Best for: First-timers, casual gift shoppers, and animal lovers | Typical price range: $15–$40 | Difficulty: Beginner (ages 8+)

Rowood is the most approachable brand on this list, and honestly, it’s the one we’d recommend to someone who’s never built a 3D wooden puzzle before and isn’t sure they’ll stick with the hobby. Unlike the natural, unpainted plywood look of most brands here, Rowood’s pieces come pre-colored, so the finished animal models — we built their wolf kit — look vibrant and gift-ready straight out of the box without any painting or staining required. The snap-fit assembly doesn’t need glue, and our least experienced tester, who’d never touched a kit like this before, finished the wolf in under two hours without ever feeling lost or frustrated. That accessibility is really the whole pitch: Rowood isn’t trying to compete with ROKR’s mechanical complexity or Wood Trick’s motorized ambition, and it doesn’t need to. It fills a real gap for the person who wants a satisfying, low-stakes weekend project, a parent looking for something a slightly younger builder can tackle with a little supervision, or a shopper who just needs an inexpensive, colorful gift that doesn’t require the recipient to have any prior puzzle experience. We also appreciated that Rowood leans into floral arrangements and nature themes beyond just animals, which gives it a softer, more decorative appeal that felt distinct from the industrial vibe of its sibling brand ROKR. If you’re buying your very first 3D wooden puzzle, or shopping for someone you suspect might be intimidated by a 500-piece mechanical kit, start here — you can always graduate to the more advanced brands on this list once the bug bites.
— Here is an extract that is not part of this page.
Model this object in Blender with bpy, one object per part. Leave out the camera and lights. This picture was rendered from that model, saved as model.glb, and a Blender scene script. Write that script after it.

Why Adults Are Suddenly Obsessed With Wooden Puzzles

It’s not just a niche hobby anymore. Walk into any home office, den, or bookshelf-adjacent nook these days, and there’s a decent chance you’ll spot a laser-cut wooden model sitting proudly on display. Part of the appeal is tactile — in a world where most of our work happens on a screen, there’s something quietly grounding about handling actual wood, sanding a rough edge, and watching hundreds of flat pieces slowly become a three-dimensional object.

There’s also a genuine mechanical curiosity at play. UGEARS, one of the brands on our list, ships more than 100,000 puzzle kits every month to customers across 95 countries — a scale that tells you this isn’t a fad. These aren’t static models sitting in a display case; the best ones actually move, powered by rubber bands, springs, and gravity instead of batteries, which appeals to people who grew up loving how things work.

We’d also gently push back on the idea that these are just “boy toys” or STEM gifts for teenagers. In our testing, we found kits that suit book lovers, home decorators, engineers, parents looking for a screen-free weekend project, and people who just want something pretty to put on their shelf. That range is exactly why picking the right brand — not just the right puzzle — matters so much.

How We Tested

Our approach was pretty straightforward: we built the kits ourselves, start to finish, tracking assembly time, part quality, instruction clarity, and how each finished model actually performed once we were done gluing (or, in most cases, not gluing at all). We paid close attention to whether the mechanisms worked smoothly on the first try, how forgiving the tolerances were if a piece popped out slightly warped, and whether customer support and replacement-part policies held up when we intentionally lost a small gear or two.

We also tried to represent a range of use cases — mechanical puzzles for people who want to understand why something moves, decorative kits for people who want something beautiful on a shelf, and beginner-friendly builds for first-timers who might be intimidated by a 900-piece kit. Below, in no particular ranking order, are our honest takes on all seven brands.

Frequently Asked Questions

Are 3D wooden puzzles actually worth the money? In our experience, yes, for the right buyer. These kits generally cost more per hour of entertainment than a flat jigsaw puzzle, but you’re also left with a physical object at the end rather than something you take apart and box up. Whether that trade-off is “worth it” tends to come down to whether you want a keepsake or just a temporary activity.

Do 3D wooden puzzles require glue? Most don’t, at least not for the core structure. Brands like UGEARS and Rowood are specifically designed for glue-free, snap-fit assembly, while some of the more decorative kits from FUNPOLA and Rolife may call for a small dab of glue on delicate trim pieces. We’d recommend checking the specific kit’s listing, since this does vary model to model even within the same brand.

How long does it take to build a 3D wooden puzzle? It ranges enormously — anywhere from under two hours for a simple Rowood animal kit to more than twelve hours for an advanced ROKR or UGEARS build. As a general rule, mechanical kits with working gear trains take noticeably longer than static display pieces with a similar piece count, since alignment and tension matter more.

What age range are these puzzles appropriate for? Most brands on this list recommend ages 14 and up due to small parts and the precision required, though Rowood and some ROBOTIME marble run kits are marketed for ages 8 and up with adult supervision. If you’re shopping for a younger builder, we’d lean toward the simpler, pre-colored kits over anything with exposed gear mechanisms.

Which brand is best if the recipient has never built one before? Based on our testing, Rowood is the gentlest entry point, followed closely by ROBOTIME’s smaller marble run sets. Save the advanced ROKR and Wood Trick kits for someone already comfortable following detailed, multi-stage instructions.

Can these puzzles be repainted or customized? Some can. Natural unpainted plywood kits from brands like UGEARS and Wood Trick are popular candidates for custom painting, and several of our testers mentioned doing exactly that with acrylic or gouache paint. Just avoid painting any moving mechanical parts, since a thick paint layer can interfere with how gears and joints fit together.